Lourdeur, épaisseur, on en arriverait même à visualiser la taille des cordes de Geezer Butler tellement ça en impose sous cette sirène annonçant les bombardements imminents sur ce premier titre emblématique qu’est « War Pigs ». Ozzy arrive « Generals gathered in their masses - Just like witches at black masses ». C’est la guerre, après les paroles, la machine s’emballe, la batterie tourne, monte dans le rouge et fait démarrer le moteur. Avec ce break où se mêlent différentes montés de guitares… la charleston restant « l’étalon mètre » du titre avant de finir dans un des plus beau final de ce que le Metal nous a proposé définissant les bases de ce que cette musique allait devenir. Prêt à être scandé en « Live ».
Que dire pour « Paranoid » si ce n’est que le titre est si dense qu’il suffit à lui-même tel un « Breaking the Law » d’un Judas Priest qui arrivera 10 ans plus tard, il fut écrit et enregistré en une demi-heure au dernier moment… une légende venait de naître.
« Planet Caravan » est la chanson planante en adéquation avec son époque, délire d’utilisation abusive de cannabinacées d’une période libertaire où la possibilité de rêver n’était pas encore interdite, bercée tel un morceau de Santana distillant ses notes sur un rythme de Bossa Nova.

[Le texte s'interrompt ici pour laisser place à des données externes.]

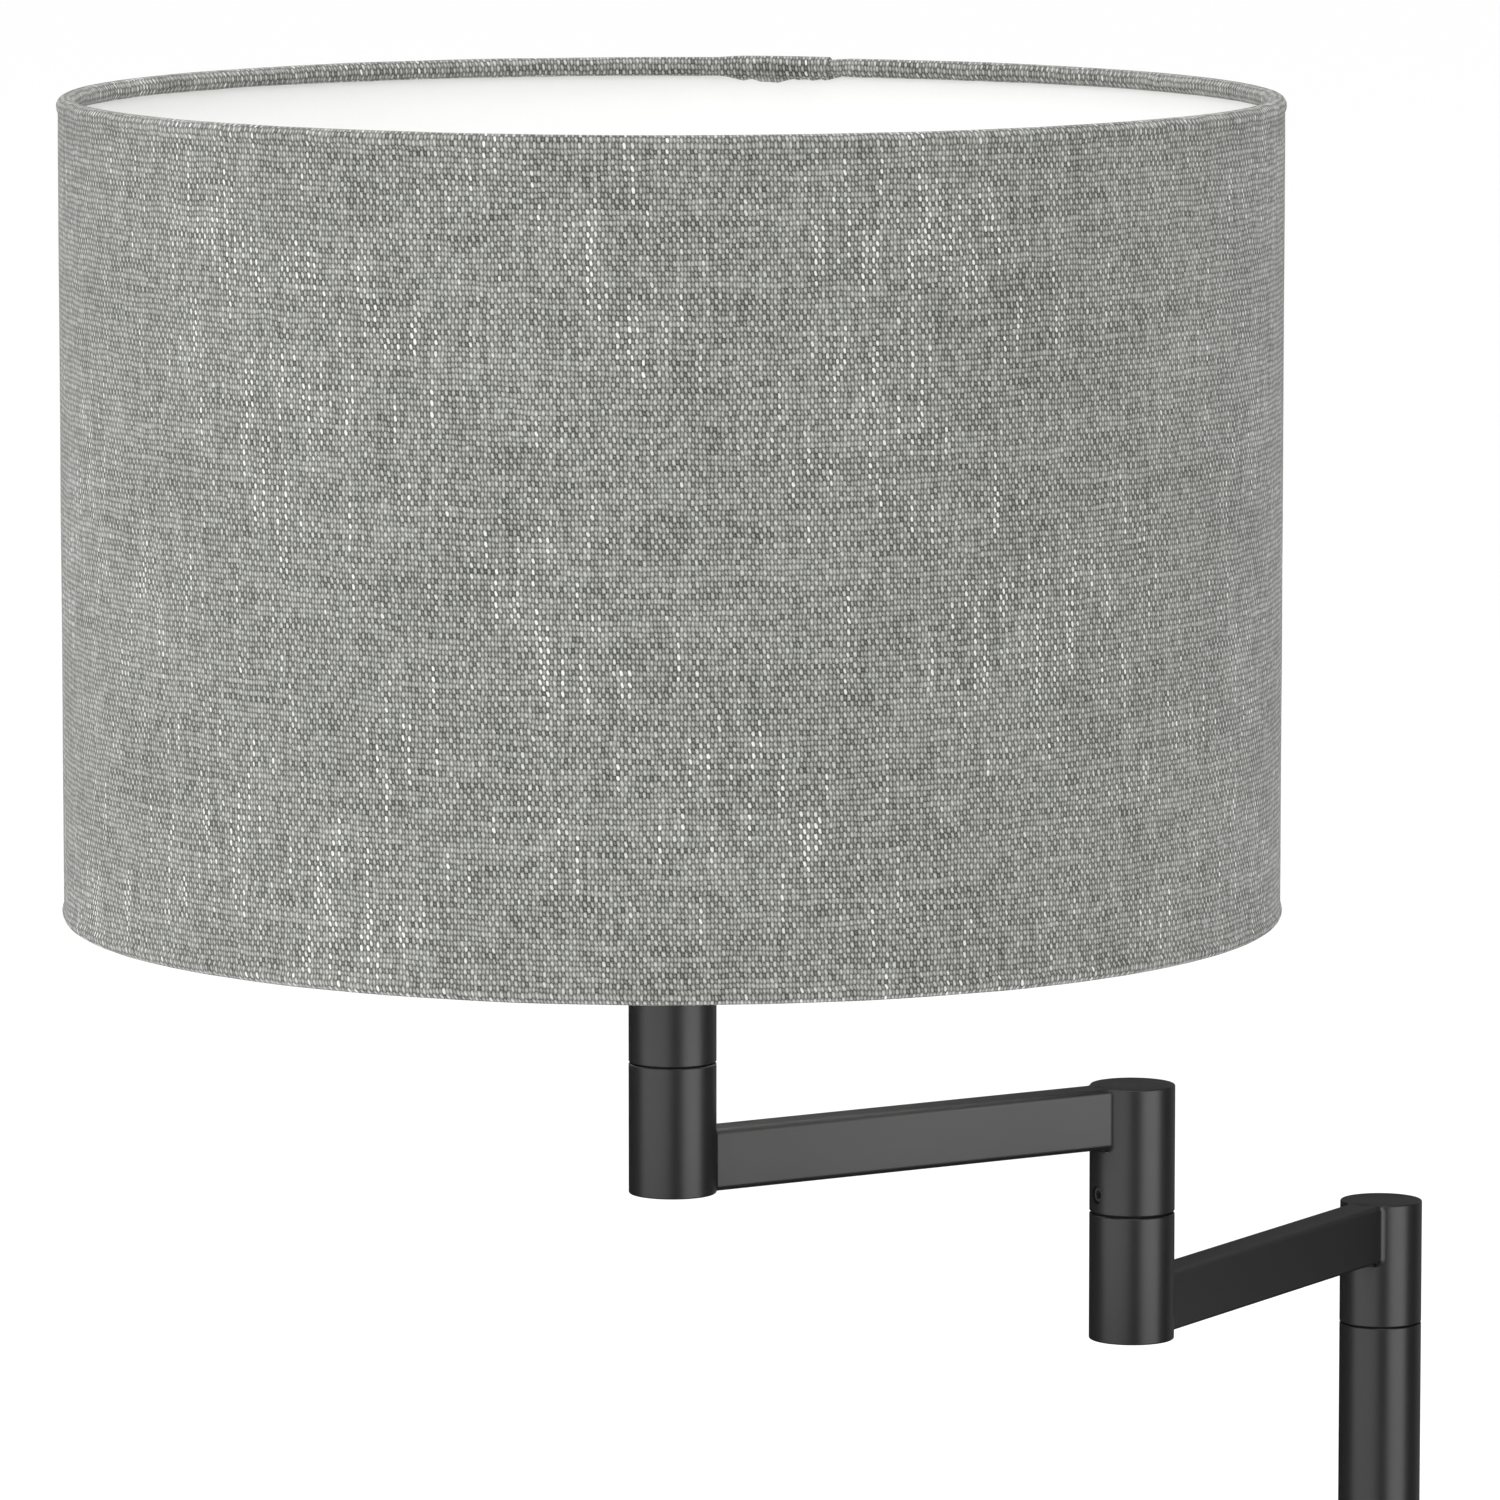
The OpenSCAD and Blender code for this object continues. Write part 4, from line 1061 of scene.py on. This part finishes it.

Une intro, et quelle intro pour l’époque, voix trafiquée et un riff, enfin je voulais dire « LE RIFF » où seule la voix d’Ozzy arrive à le suivre, un riff au service d’une voix ou inversement ; ponctué par une basse métallique à coup de couteau, écrasé par une batterie vrombissante. Rien de mieux depuis « Iron Man ». « Nobody wants him - They just turn their heads - Nobody helps him - Now he has his revenge ».
Essayer donc de balancer une basse aussi groovy sur un solo aussi Metal ! Puis inverser la tendance en mettant une basse métallique sur des solos passés dans une réverbération cosmique.
Le Doom est né là avec « Electric Funeral » et nul par ailleurs. Quand on était jeune on nous disait que la voix ne devait pas suivre le riff de la guitare… et c’est exactement ce que fait Ozzy suivi de la basse qui ne le quitte pas d’une semelle. Gorgé de puissance par la mise en avant de la présence de Ward sur un solo fuzzy très Jazzy, le break en a étonné plus d’un.
Telle une confession, la voix du Mad Man est douce et monocorde avant de devenir très agressive en fin de couplet. Ange ou Demon? « First it was the bomb, Vietnam Napalm » le break, peut-être l’un des plus cinglant où Ozzy nous dit « Oh you, you know you must be blind » marquant à jamais d’un fer rouge une future génération de musicien en herbe. Sur « Hand of Doom », soudain le monde du Metal se rencontre qu’un riff linéaire ne suffit plus et ceux qu’on avait gardé sous le coude pouvaient très bien se retrouver dans la structure complexe à tiroir d’un titre. Et ce, avant que la basse viennent rejeter « les bases » maîtresses tel un ressac sur une grève abandonnée… « It's too late to turn, You don't want to learn - Price of life too high, Now you're gonna die! » Le titre parlait de la dépendance des GI américains à l’héroïne pendant la guerre du Vietnam.
Instrumental, tel un interlude Flower Power, le solo de batterie de « Rat Salad » aurait très bien pu se retrouver chez Sweet Smoke.
« Fairies Wear Boots » est encore un chef d’œuvre, le délire d’un fou, la promenade d’un Ozzy divagant à la vue d’une scène les plus folles « Goin' home, late last night - Suddenly I got a fright - Yeah I looked through a window and surprised what I saw - A fairy with boots and dancin' with a dwarf » (Rentrant à la maison, la nuit dernière - Tout à coup, j'ai eu une frayeur - Ouais j'ai regardé par la fenêtre et surpris de ce que j'ai vu - Une fée avec des bottes dansant avec un nain). L’histoire nous dit d’ailleurs ce qu’il faut prendre pour arriver à de telles visions car à la fin Ozzy ayant perdu la boule va chez son docteur : « So I went to the doctor - See what he could give me - He said « Son, son, you've gone too far. - 'Cause smokin' and trippin' is all that you do. » (Alors je suis allé chez le médecin - Voir ce qu'il pourrait me donner- Il dit: « Fils, fils, vous êtes allé trop loin. - Parce la fumette et la prise de trip est tout ce que vous faites.) …ah bon ?
Il restera un morceau instrumentalisé par un riff assassin faisant passer l’auditoire d’une élévation stratosphérique à une chute brutale dans les abysses. Bad trip !
Le jour où Paranoïd est sorti (le 18 septembre 1970), Jimi Hendrix nous quittait.